I have over $200 in digital codexes on my ipad. In fact, they take up over half of my device's storage space. And honestly, that's crazy when you think about it. I've spent more than $300 on the rules (just the RULES!) of this game for the four armies I play. And now they want more. In what world is that OK?

So, no more money from me, GW. I'll certainly play using the new codex, but it won't be from a copy I bought legitimately. Your over-reach has turned a player who was willing to purchase through proper channels into a pirate willing to torrent your stuff.

- trip


  1. I'm in the same boat, they've gone too far.

  2. If they were sensible they'd charge a fee for an "upgrade" for the digital editions. This is the way to go I think if they release this quickly now

    I don't play marines but got the codex for the fluff and see the differences for my Wolves. I'd pay $20 to go to the latest version but won't buy a new codex

    Fair play to them on one point though, they updated the assassins dataslate for free. I know the rules were in White Dwarf but they still could have not done it

    1. They'd have me at a $20 update as well.

    2. I agree that the pricing structure of the codexes is completely wrong. They kinda of lost the vision and purpose of them over the years.

  3. I'm usually in agreement with this. However, I also enjoy supporting a company that provides me with entertainment. I consider it to be my penance due. I know it is rather silly, but I do it to offset the amount of recasting done that causes them to lose money.

    1. While I agree with this in principle (of supporting content), they've created their own monster. By charging over inflated prices, they've priced their own consumers out of the market and created these recasting houses. It's a classic business mistake. Healthy businesses (ie., not GW) can focus on improving their margin. That's what you do when you're profitable- make more profit. Unhealthy companies need to focus on topline growth- lower prices, sell more, expand your user base. What they're doing here is unsustainable, and I'm pretty surprised their shareholders haven't demanded a different course of action.

      It's clear they've got a product people want and are highly passionate about. That's an unbelievably difficult thing to do. While I do think they've done some smart things on the content side lately, they seem focused on pissing off their consumers in the process.

  4. I stopped buying books a long time ago. The reason for me was the price they were asking for the hardback books, coupled with the copy-and-pasted fluff and the dropping artwork quality. I actually appreciate the new Eldar and Space Marine books. Means that I can pick up the previous issues for cheap on ebay for my collection.

  5. To Deet's point, I have been saying this for years: Appropriate lowering of prices would almost certainly bring a proportionate increase in sales volume. And as he said, more new peeps would be willing to give it a try as well. Either way, though, the hobby is expensive, and likely always will be—relatively speaking. I don't ever see this going mainstream to the point where Walmart-level quantities being produced will make kits affordable for every boy and girl...

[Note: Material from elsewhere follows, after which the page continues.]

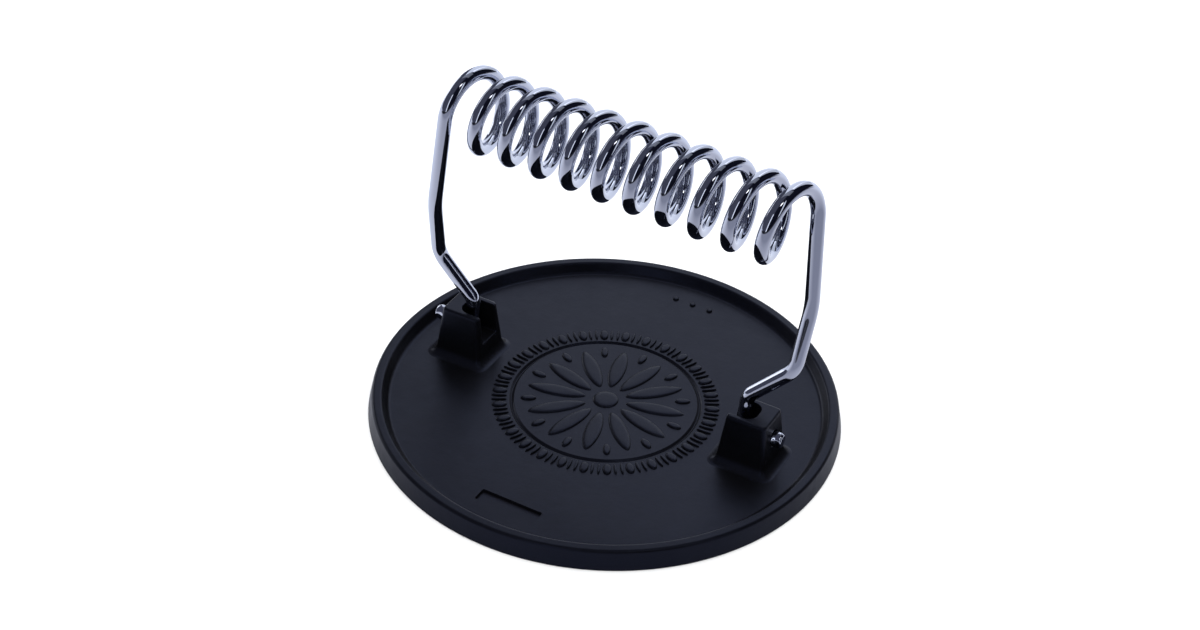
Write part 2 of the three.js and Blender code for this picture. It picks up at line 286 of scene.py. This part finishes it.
def new_material(name):
    """A material with a principled shader, and its node tree."""
    material = bpy.data.materials.new(name)
    material.use_nodes = True
    tree = material.node_tree
    return material, tree, tree.nodes["Principled BSDF"]


def noise(tree, scale, detail, coordinates):
    """A noise texture in the object's own coordinates, in features per metre."""
    node = tree.nodes.new("ShaderNodeTexNoise")
    node.inputs["Scale"].default_value = scale
    node.inputs["Detail"].default_value = detail
    tree.links.new(coordinates, node.inputs["Vector"])
    return node.outputs["Fac"]


def spread(tree, source, low, high, start=0.0, end=1.0):
    """Maps a value from one range to another."""
    node = tree.nodes.new("ShaderNodeMapRange")
    node.inputs["From Min"].default_value = start
    node.inputs["From Max"].default_value = end
    node.inputs["To Min"].default_value = low
    node.inputs["To Max"].default_value = high
    tree.links.new(source, node.inputs["Value"])
    return node.outputs["Result"]


def mix_colour(tree, share, first, second):
    """Goes from the first colour or colour output to the second as the share goes from 0 to 1."""
    node = tree.nodes.new("ShaderNodeMix")
    node.data_type = "RGBA"
    for colour, socket in ((first, node.inputs["A"]), (second, node.inputs["B"])):
        if isinstance(colour, tuple):
            socket.default_value = colour
        else:
            tree.links.new(colour, socket)
    tree.links.new(share, node.inputs["Factor"])
    return node.outputs["Result"]


def vector_math(tree, operation, source, constant):
    """The value that an operation gives for a vector and a constant one."""
    node = tree.nodes.new("ShaderNodeVectorMath")
    node.operation = operation
    node.inputs[1].default_value = constant
    tree.links.new(source, node.inputs[0])
    return node.outputs["Value"]


def product(tree, first, second):
    """The product of two values."""
    node = tree.nodes.new("ShaderNodeMath")
    node.operation = "MULTIPLY"
    tree.links.new(first, node.inputs[0])
    tree.links.new(second, node.inputs[1])
    return node.outputs["Value"]


def bump(tree, source, strength, distance, under=None):
    """A bump node, laid over another one if given."""
    node = tree.nodes.new("ShaderNodeBump")
    node.inputs["Strength"].default_value = strength
    node.inputs["Distance"].default_value = distance
    tree.links.new(source, node.inputs["Height"])
    if under is not None:
        tree.links.new(under, node.inputs["Normal"])
    return node.outputs["Normal"]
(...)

    However, I see the issue of content release as a separate matter. Sure, the expense is a minor factor, but honestly, I spend more on coffee in a month than I do on a new codex. If anyone is balking at $50 every TWO YEARS, they may want to consider a new hobby. These are gorgeous books which serve as entertainment, hobby inspiration, and rules for playing. I've purchased video game and movie sequels that give me less value. Heck, I'd pay $50 for a print of Swanland's cover art alone.

    The debate about refresh timing has been going on for years. When books are out of date, people cry for a new one. When they refresh the most popular armies in the game after two years, people cry it's too soon. While I think there are other armies that could use more love first (Sisters, FFS!), if Eldar and Space Marines are the big sellers, it makes sense for GW to make their books the most current. Yes, they may be largely the same in terms of fluff and just have some formations and points adjustments, but that's how publishing works—when content is updated, a new edition is released. Think about people starting the hobby today as opposed to 2 years ago. Do you think they should have to purchase an out-of-date book AND a supplement to bring it current? Of course not. It would be nice if there was discounted "upgrade" pricing, but that would really only work for digital, and could have a negative effect on their print business.

    Don't get me wrong, if anyone feels the pain of these "rapid" refreshes, I do. I recently decided to go Time Life Books style and purchase EVERY codex in the new style (I think starting with 6th ed Eldar), as well as a few supplements. I even bought a hard copy of Space Wolves after having the iPad version for months, just to complete the collection. Since then, I've seen Craftworlds, Imperial Knights, and now Space Marines come through again. I don't know as I'll be getting all the refreshes moving forward, since I don't actually play all of them, but I personally wouldn't hesitate to pick up a replacement if I wanted to take that army to the table. In my opinion, these books are a big part of the experience, and totally worth every penny.

  6. I agree with Graymantle. I'm pretty excited to see the SM book updated, and I'm happy to buy it. Not a slight against people that aren't, but just chiming in that I'm not finding it a big deal.